Tradução integral da acusação para espanhol atrasa “megaprocesso AIMinho”

Juiz de instrução criminal Carlos Alexandre declarou nula a notificação da acusação a dois arguidos espanhóis, por não ter sido integralmente traduzida para a sua língua materna
Carlos Alexandre. Foto: Facebook

O juiz de instrução criminal Carlos Alexandre declarou nula a notificação da acusação a dois arguidos espanhóis no megaprocesso da Associação Industrial do Minho (AIMinho), por não ter sido integralmente traduzida para a sua língua materna.

Por decisão de 17 de janeiro, a que a Lusa esta sexta-feira teve acesso, Carlos Alexandre determina que a acusação seja integralmente traduzida para espanhol e enviada àqueles dois arguidos.

Só depois é que começará a contar o caso para os requerimentos de abertura de instrução.

Para o juiz, a não tradução integral limita o exercício de direito de defesa dos arguidos.

A acusação tem 3.097 páginas, tendo o Ministério Público (MP) enviado àqueles dois arguidos a acusação na íntegra em português, acrescida das 166 páginas que lhes diziam diretamente respeito em espanhol.

O MP considerava ser “absolutamente inútil” para a defesa dos arguidos a tradução integral da acusação, além de “absolutamente indesejável” essa tradução, por ter como consequência o “prolongamento infundado” da situação dos restantes arguidos.

Além disso, o MP lembrava que a tradução integral terá “um custo muitíssimo elevado, suportado pelos impostos dos contribuintes, em qualquer contrapartida legítima do ponto de vista da defesa dos direitos dos arguidos”.

Carlos Alexandre contrapôs que a poupança de custos não constitui nem pode constituir fundamento para não ser ordenada a tradução integral.

“O Estado tem de suportar os custos das traduções de documentos essenciais do processo penal, sob pena de o direito de defesa dos arguidos ser violado”, sustenta.

Desta forma, só depois de notificados aqueles arguidos espanhóis da acusação traduzida para a sua língua é que começará a contar o prazo para o requerimento de abertura de instrução.

O processo relaciona-se com ganhos ilícitos de quase 10 milhões de euros com projetos relacionados com a AIMinho e cofinanciados pela União Europeia e conta com 126 arguidos, dos quais 79 são pessoas singulares e 47 empresas.

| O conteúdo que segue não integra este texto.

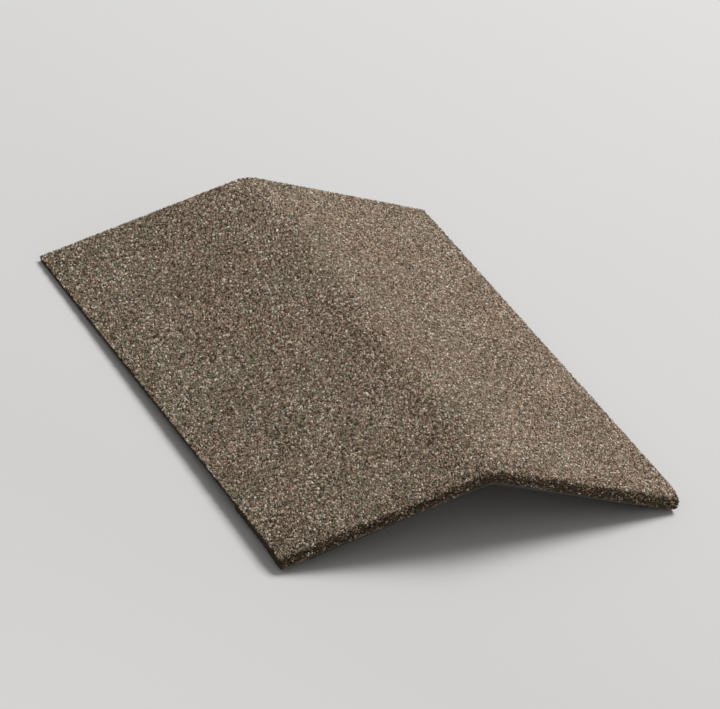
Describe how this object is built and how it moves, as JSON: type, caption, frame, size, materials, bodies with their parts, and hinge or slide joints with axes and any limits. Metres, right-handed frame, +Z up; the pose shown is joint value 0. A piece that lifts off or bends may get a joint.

Os arguidos vão responder por crimes de associação criminosa, fraude na obtenção de subsídios, burla qualificada, branqueamento, falsificação e fraude fiscal qualificada, remontando os factos ao período entre 2008 e 2013.

Ao todo, foram investigadas 109 operações distintas cofinanciadas por fundos europeus e pelo Orçamento do Estado, tendo sido apurada a existência de uma vantagem ilícita obtida pelos arguidos de mais de 9,7 milhões de euros.

De acordo com a acusação, “a AIMinho e pessoas coletivas (empresas) que à sua volta gravitavam foram utilizadas pelos arguidos para obterem subsídios de forma fraudulenta”.

Os arguidos, explica a acusação, surgiam, no contexto de operações cofinanciadas por fundos europeus, como fornecedores de bens e serviços que, na realidade, não eram prestados ou candidatando-se a subsídios com projetos que nunca tencionavam executar.

“Ficou igualmente indiciado que os arguidos agiam de forma organizada e recorriam, designadamente, à emissão de faturas falsas, através de acordos estabelecidos entre as várias entidades deste universo, conseguindo também diminuir artificialmente a matéria coletável e pagar menos impostos”, esclarece o DCIAP.

O MP concluiu ainda que os proveitos obtidos eram “reintroduzidos na economia lícita” depois de passarem por “circuitos financeiros triangulados e enganosos”.

O inquérito começou em 2012 após uma comunicação do Organismo Europeu de Luta Antifraude (OLAF).

No decurso da investigação foram efetuadas cerca de uma centena de buscas e realizaram-se interceções telefónicas e de correspondência eletrónica.